Another recommendation that sounds very simple, but in fact is very important, is that all contacts with law-enforcement agencies should take place through a lawyer; it is more difficult to correct mistakes made, than to build a defence strategy at the initial stage. Based on personal experience, I can say that the majority of the most difficult criminal proceedings began with the fact that the client either made a number of mistakes when managing the process independently, or used unqualified legal assistance. In the context of the general trend of stepping up work on counteracting corruption and increasing in number of criminal proceedings on corruption crimes, we insistently recommend our clients to pay attention to developing an efficient system of an anti-corruption compliance. It is important for such a system to be a really effective mechanism, not just a program on paper. In this regard, our company's protection practices on criminal proceedings and on anti-corruption compliance interact very closely with each other.
— And is it necessary to create the Supreme Anti-Corruption Court in Ukraine?
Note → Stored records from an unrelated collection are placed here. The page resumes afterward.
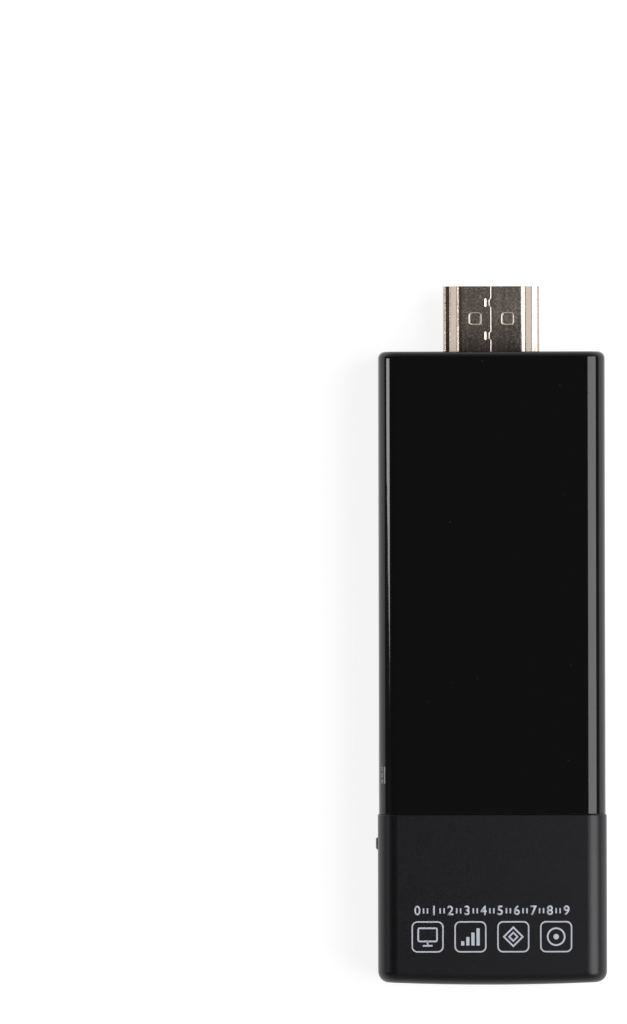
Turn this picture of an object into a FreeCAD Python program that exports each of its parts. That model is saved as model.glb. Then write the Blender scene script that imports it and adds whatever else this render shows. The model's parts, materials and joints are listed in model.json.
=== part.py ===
import FreeCAD
import Part
import math
import os

# A streaming stick: a flat plastic bar with a video plug at one end.
# Two glossy covers hold the plug end and a matt end cap slides over their spigot.
# Sizes are in millimetres. +Y points out of the plug and +Z out of the printed face.
# The origin lies on the plain face it rests on, midway along the housing without its plug.

# Housing
housing_width = 33.0
housing_length = 91.3
housing_height = 13.0
gloss_step = 0.15
cap_length = 24.6
cover_wall = 1.4
cap_wall = 1.4
long_edge_radius = 2.8
plug_end_radius = 1.0
cap_end_radius = 1.6
cap_end_bow = 0.4
cap_rim_radius = 0.3
joint_gap = 0.08
groove_height = 0.1
groove_depth = 0.25

# Spigot of the covers inside the end cap, with its catches
spigot_length = 2.6
spigot_wall = 0.9
spigot_clearance = 0.05
collar_length = 2.2
catch_length = 9.0
catch_width = 1.2
catch_height = 0.25
catch_clearance = 0.1

# Lip along the long sides, which snaps the front cover into the rear cover
lip_width = 0.5
lip_height = 1.0
lip_clearance = 0.06
lip_end_gap = 1.5
barb_count = 3
barb_length = 4.0
barb_height = 0.5
barb_reach = 0.2

# Main board and what holds it
board_thickness = 1.0
board_side_gap = 0.65
board_end_gap = 0.05
seat_gap = 0.05
screw_radius = 0.8
screw_clearance = 0.05
screw_head_radius = 1.8
screw_head_height = 1.2
screw_length = 4.0
screw_edge = 2.9
screw_setback = 10.6
screw_recess = 0.5
boss_radius = 2.0
post_radius = 1.5
post_pin_radius = 0.75
pin_clearance = 0.1
post_setback = 43.65
post_edge = 1.5
hold_radius = 0.9
hold_edge = 1.1
hold_setback = 37.65
rail_height = 0.8
rail_reach = 0.5
upper_rail_length = 7.0

# Video plug: the wide side of its shell faces the plain face, the narrow side the printed face
plug_width = 13.9
plug_height = 4.45
plug_flat_width = 9.64
plug_shoulder_width = 11.76
plug_shoulder_low = 0.43
plug_shoulder_high = 0.71
plug_base_radius = 0.5
plug_side_radius = 0.6
plug_waist_radius = 0.6
plug_flat_radius = 1.1
plug_reach = 9.42
plug_inside = 1.75
plug_sheet = 0.3
plug_hole_clearance = 0.1
plug_fit = 0.05
seam_width = 0.05
seam_lip_width = 0.05
seam_lip_slope = 0.4
seam_jog = 0.25
seam_crease_depth = 0.1
seam_tab_length = 1.25
seam_tab_setbacks = (2.36, 7.13)
seam_ramp_reach = 0.97
seam_ramp_width = 0.38
seam_ramp_length = 1.2
seam_ramp_depth = 0.16
seam_ramp_radius = 0.15
dimple_size = 1.76
dimple_rim_width = 0.05
dimple_rim_depth = 0.022
dimple_wall_width = 0.09
dimple_radius = 0.42
dimple_depth = 0.106
dimple_pad = 0.2
dimple_side = 2.35
dimple_out = 4.69
ear_length = 3.0
ear_half_height = 1.6
ear_clearance = 0.1
tongue_slot_width = 11.2
tongue_slot_top = 0.55
tongue_slot_bottom = 1.35
tongue_slot_depth = 8.0
plug_insulator_setback = 0.65
plug_contact_setback = 1.35
plug_contact_pitch = 1.0
plug_contact_width = 0.45
plug_contact_thickness = 0.2
plug_upper_count = 10
plug_lower_count = 9
plug_tail_length = 1.8
plug_step_in = 0.6
contact_showing = 0.05

# Host port in the matt end
host_width = 13.1
host_height = 5.72
host_length = 14.0
host_setback = 0.3
host_sheet = 0.3
host_radius = 0.5
host_opening_clearance = 0.2
host_board_clearance = 0.15
host_back_length = 2.5
host_tongue_width = 11.1
host_tongue_thickness = 1.84
host_tongue_rise = 1.0
host_tongue_setback = 1.35
host_wing_length = 2.0
host_wing_width = 1.3
host_wing_setbacks = (4.0, 10.5)
host_spring_width = 2.2
host_spring_length = 5.0
host_spring_slot = 0.35
host_spring_side = 2.6
host_spring_setback = 3.0
host_contact_places = (-3.5, -1.0, 1.0, 3.5)
host_contact_width = 1.1
host_contact_thickness = 0.2
host_tail_length = 1.7

# Power port in the left side
power_width = 7.5
power_height = 2.6
power_length = 5.0
power_base_width = 5.4
power_corner_height = 1.05
power_radius = 0.35
power_sheet = 0.25
power_recess = 0.35
power_gap = 0.42
power_opening_clearance = 0.25
power_opening_radius = 0.6
power_back_length = 1.2
power_tongue_width = 4.4
power_tongue_thickness = 0.6
power_tongue_rise = 1.35
power_tongue_setback = 0.7
power_foot_length = 1.6
power_foot_reach = 0.6
power_contact_count = 5
power_contact_pitch = 0.65
power_contact_width = 0.35
power_contact_thickness = 0.12
power_tail_length = 0.9

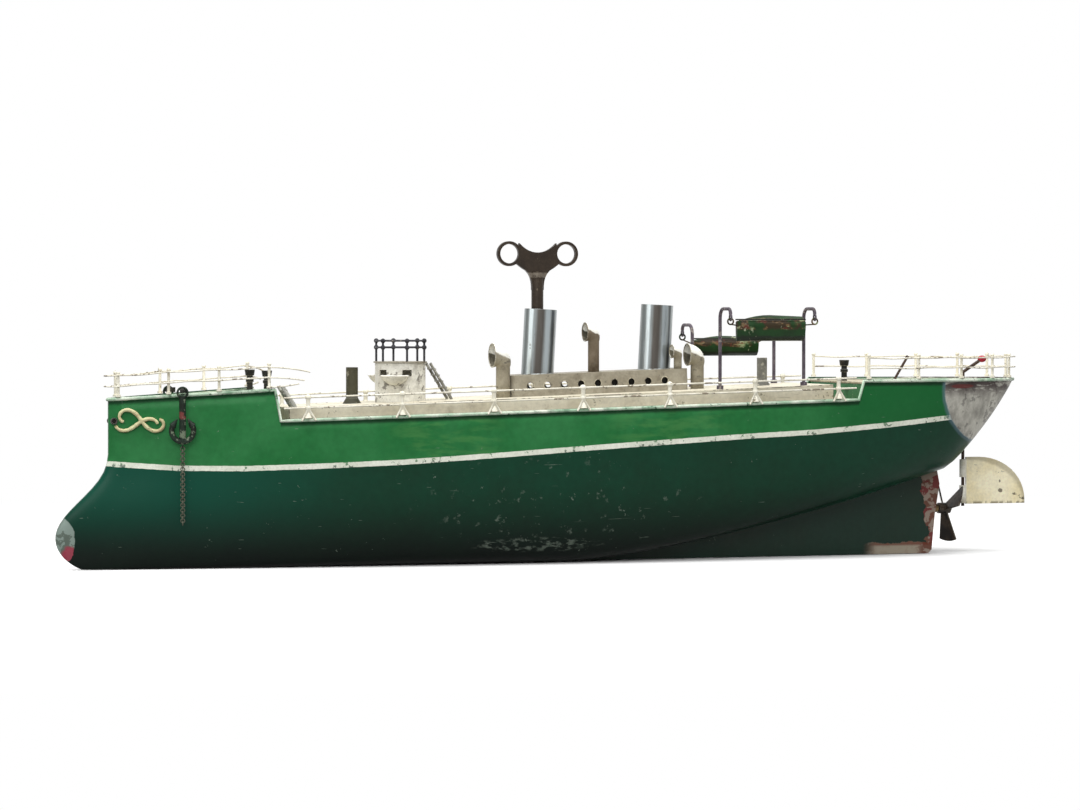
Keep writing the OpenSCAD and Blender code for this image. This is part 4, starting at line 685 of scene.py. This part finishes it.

— Creation of the Supreme Anti-Corruption Court is the logical extension of decisions already made in terms of constructing a new system of anti-corruption agencies. The Supreme Anti-Corruption Court is provided in the new Law of Ukraine "On the Judicial System and the Status of Judges". However, a separate law shall be adopted for its functioning. It is expected that the Supreme Anti-Corruption Court will administer justice as a court of first instance and consider the cases under the investigation of the NABU.
— Last year we used to witness major detentions and searches of lawyers. What does this trend show us?
— Today, a lawyer is often identified with his client. The problem is that the law-enforcement agencies perceive legal assistance by the lawyer to the client as criminal complicity. This approach is totally wrong, since even the most notorious offender has the right to defence! At the same time, making the decision on providing legal assistance to a certain category of clients, usually currently called "toxic", the lawyer should be ready both for negative publications in the press, and to risks of being investigated and/or proceedings being brought against him or her.
But, as they say, every cloud has a silver lining, and this situation has rallied the legal profession. Thus, committees are created to protect the rights of lawyers and guarantees of lawyer activities that are aimed not only at responding to specific cases of illegal intervention in the work of lawyers, but also at establishing effective communication with law-enforcement agencies, and active participation in the development and discussion of the relevant draft laws.
At the same time, the situation may arise that lawyers using the status not to provide legal assistance, but to cover up illegal activities, will hide themselves under the guise of inadmissibility of violation of the rights and guarantees of lawyer activities. But the lawyer’s "license" should not be identified with impunity and permissiveness! Otherwise, business and society will not respect the institution of the legal profession. Based on personal observations, I can say that one of the reasons that in-house lawyers reacted negative to the introduction of the so-called lawyer monopoly in courts, is the perception of the lawyer as a mediator between the client and the court. At the same time, even if the lawyer has committed a criminal offense, all investigations and proceedings against him should be carried out with strict observance of legal requirements.